§ Dataset entries
##############################
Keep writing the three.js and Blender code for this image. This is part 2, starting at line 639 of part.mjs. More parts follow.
##############################
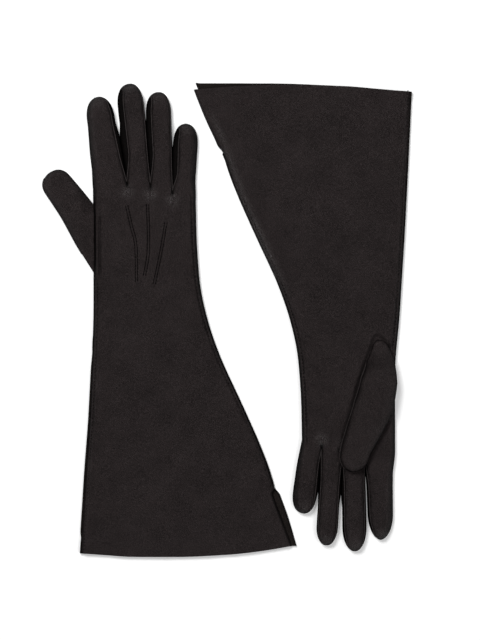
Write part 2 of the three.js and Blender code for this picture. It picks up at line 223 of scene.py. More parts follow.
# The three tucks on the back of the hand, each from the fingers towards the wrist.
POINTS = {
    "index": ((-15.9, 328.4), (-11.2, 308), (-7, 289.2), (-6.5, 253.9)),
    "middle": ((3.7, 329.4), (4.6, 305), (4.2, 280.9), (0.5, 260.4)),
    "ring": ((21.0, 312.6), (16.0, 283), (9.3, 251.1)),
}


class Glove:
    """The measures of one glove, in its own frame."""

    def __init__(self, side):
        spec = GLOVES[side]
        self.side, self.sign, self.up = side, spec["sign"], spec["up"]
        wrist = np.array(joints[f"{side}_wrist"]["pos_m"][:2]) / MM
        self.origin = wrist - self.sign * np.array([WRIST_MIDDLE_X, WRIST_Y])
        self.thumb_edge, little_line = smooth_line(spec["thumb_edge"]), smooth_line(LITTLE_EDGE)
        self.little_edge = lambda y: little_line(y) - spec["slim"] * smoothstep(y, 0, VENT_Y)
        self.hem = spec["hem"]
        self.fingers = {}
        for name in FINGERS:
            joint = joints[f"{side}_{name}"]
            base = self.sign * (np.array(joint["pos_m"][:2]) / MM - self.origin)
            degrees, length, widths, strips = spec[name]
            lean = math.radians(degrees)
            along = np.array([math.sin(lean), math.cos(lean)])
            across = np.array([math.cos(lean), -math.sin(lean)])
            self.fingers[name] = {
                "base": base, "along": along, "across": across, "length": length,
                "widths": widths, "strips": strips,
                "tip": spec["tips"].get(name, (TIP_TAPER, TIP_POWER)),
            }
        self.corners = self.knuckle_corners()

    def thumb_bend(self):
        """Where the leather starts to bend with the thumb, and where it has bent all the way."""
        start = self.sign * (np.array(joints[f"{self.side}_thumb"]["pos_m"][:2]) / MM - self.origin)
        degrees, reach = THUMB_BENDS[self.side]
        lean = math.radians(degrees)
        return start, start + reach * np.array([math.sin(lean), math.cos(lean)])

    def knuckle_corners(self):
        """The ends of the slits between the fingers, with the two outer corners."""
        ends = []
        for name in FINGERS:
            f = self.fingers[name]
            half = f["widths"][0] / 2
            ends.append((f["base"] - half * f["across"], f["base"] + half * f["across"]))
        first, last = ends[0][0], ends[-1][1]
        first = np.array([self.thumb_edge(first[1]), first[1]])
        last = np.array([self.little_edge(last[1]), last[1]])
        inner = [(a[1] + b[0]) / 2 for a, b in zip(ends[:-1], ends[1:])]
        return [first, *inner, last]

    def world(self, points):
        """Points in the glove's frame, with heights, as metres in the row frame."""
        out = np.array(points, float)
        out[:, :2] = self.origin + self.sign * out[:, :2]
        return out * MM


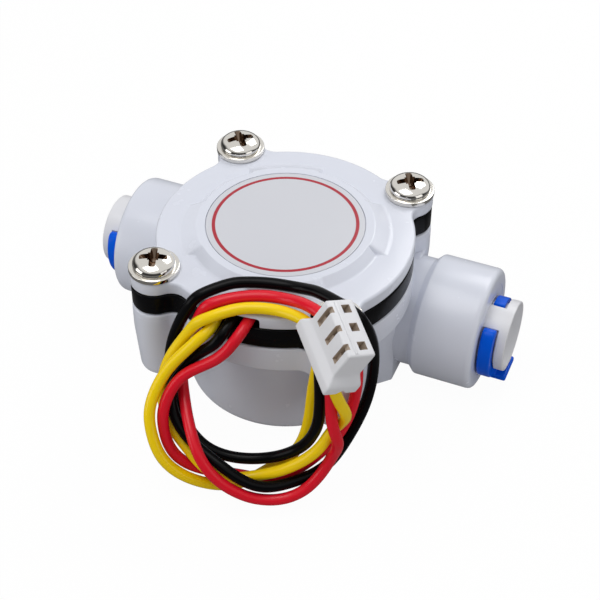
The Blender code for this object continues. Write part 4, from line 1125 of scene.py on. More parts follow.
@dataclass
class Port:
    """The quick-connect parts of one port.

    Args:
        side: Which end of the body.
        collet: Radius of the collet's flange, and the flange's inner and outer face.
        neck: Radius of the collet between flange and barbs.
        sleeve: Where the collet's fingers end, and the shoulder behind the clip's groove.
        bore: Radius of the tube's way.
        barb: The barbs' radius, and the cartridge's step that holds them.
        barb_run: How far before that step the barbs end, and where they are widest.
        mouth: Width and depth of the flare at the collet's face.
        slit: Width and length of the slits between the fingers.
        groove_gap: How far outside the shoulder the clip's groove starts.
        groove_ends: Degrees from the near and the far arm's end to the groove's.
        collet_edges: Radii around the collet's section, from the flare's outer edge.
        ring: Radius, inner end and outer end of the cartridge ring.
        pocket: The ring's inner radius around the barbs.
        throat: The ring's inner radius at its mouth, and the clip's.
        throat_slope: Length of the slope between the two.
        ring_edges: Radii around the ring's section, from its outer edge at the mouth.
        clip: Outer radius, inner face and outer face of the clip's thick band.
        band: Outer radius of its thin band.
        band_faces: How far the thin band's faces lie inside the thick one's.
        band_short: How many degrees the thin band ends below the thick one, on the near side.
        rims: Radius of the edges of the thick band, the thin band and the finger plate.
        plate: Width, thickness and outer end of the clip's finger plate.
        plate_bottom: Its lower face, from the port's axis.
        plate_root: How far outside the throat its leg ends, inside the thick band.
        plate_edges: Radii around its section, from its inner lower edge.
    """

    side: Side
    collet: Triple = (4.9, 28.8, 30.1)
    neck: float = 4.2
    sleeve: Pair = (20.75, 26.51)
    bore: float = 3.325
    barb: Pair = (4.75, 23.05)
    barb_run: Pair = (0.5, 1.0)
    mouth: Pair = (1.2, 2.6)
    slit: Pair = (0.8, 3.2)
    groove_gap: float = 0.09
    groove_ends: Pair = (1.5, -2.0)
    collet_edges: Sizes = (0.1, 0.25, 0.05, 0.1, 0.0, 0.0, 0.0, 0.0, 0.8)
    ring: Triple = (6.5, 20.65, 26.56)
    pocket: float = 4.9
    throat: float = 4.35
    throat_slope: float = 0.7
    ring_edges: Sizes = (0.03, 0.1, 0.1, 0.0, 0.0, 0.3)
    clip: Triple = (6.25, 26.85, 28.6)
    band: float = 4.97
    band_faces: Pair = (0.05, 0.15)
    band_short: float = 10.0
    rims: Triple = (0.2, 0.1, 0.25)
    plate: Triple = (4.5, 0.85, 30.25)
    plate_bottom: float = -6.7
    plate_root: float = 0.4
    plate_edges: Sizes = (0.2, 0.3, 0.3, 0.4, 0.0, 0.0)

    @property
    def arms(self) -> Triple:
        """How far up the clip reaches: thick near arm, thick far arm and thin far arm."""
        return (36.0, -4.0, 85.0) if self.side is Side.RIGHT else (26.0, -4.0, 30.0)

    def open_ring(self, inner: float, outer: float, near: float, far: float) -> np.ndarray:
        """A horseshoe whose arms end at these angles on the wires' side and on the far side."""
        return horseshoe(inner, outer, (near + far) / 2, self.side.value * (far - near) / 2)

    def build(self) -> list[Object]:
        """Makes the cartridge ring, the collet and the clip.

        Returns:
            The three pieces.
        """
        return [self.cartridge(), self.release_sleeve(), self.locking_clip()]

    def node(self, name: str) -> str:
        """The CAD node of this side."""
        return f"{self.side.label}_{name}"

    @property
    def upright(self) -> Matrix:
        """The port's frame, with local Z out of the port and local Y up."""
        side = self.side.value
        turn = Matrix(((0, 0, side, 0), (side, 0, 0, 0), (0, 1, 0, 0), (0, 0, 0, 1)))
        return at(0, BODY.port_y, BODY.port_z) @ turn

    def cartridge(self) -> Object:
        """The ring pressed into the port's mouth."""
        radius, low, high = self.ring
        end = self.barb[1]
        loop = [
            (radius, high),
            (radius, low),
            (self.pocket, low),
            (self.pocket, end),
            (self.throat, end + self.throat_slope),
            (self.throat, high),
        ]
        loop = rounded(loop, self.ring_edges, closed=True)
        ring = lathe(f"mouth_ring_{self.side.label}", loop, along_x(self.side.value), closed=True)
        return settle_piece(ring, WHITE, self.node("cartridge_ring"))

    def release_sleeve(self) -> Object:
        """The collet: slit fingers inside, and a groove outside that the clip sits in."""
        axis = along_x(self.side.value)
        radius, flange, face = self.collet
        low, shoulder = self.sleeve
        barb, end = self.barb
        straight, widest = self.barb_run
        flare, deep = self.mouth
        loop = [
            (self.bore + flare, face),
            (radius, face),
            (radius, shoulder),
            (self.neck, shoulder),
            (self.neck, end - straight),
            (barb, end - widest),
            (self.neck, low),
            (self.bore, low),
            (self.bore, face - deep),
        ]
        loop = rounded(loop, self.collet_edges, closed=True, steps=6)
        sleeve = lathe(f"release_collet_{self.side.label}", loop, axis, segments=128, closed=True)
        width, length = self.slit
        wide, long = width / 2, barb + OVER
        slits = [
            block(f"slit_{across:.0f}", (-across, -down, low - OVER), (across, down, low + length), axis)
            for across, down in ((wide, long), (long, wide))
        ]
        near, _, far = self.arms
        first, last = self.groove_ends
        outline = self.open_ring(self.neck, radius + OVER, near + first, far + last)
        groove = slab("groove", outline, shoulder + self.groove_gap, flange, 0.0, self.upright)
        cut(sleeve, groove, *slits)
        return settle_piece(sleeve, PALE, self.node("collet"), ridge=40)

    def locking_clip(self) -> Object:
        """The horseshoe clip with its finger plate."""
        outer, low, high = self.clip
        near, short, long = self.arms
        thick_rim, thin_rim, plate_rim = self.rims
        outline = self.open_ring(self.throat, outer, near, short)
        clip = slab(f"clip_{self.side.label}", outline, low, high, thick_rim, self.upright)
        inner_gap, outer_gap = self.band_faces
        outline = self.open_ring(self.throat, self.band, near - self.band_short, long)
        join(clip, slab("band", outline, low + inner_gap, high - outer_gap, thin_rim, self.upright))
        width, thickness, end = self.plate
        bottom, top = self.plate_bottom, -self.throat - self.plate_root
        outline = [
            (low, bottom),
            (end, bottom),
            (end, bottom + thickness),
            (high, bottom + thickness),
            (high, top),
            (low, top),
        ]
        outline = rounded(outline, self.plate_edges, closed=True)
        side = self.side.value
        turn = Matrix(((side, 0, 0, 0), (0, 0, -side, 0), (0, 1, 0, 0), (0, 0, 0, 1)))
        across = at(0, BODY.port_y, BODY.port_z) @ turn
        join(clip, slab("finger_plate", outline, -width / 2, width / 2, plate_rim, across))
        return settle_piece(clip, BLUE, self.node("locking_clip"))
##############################
Show all lines in the entries above where the string "from" appears.

# The three tucks on the back of the hand, each from the fingers towards the wrist.
The Blender code for this object continues. Write part 4, from line 1125 of scene.py on. More parts follow.
        groove_ends: Degrees from the near and the far arm's end to the groove's.
        collet_edges: Radii around the collet's section, from the flare's outer edge.
        ring_edges: Radii around the ring's section, from its outer edge at the mouth.
        plate_bottom: Its lower face, from the port's axis.
        plate_edges: Radii around its section, from its inner lower edge.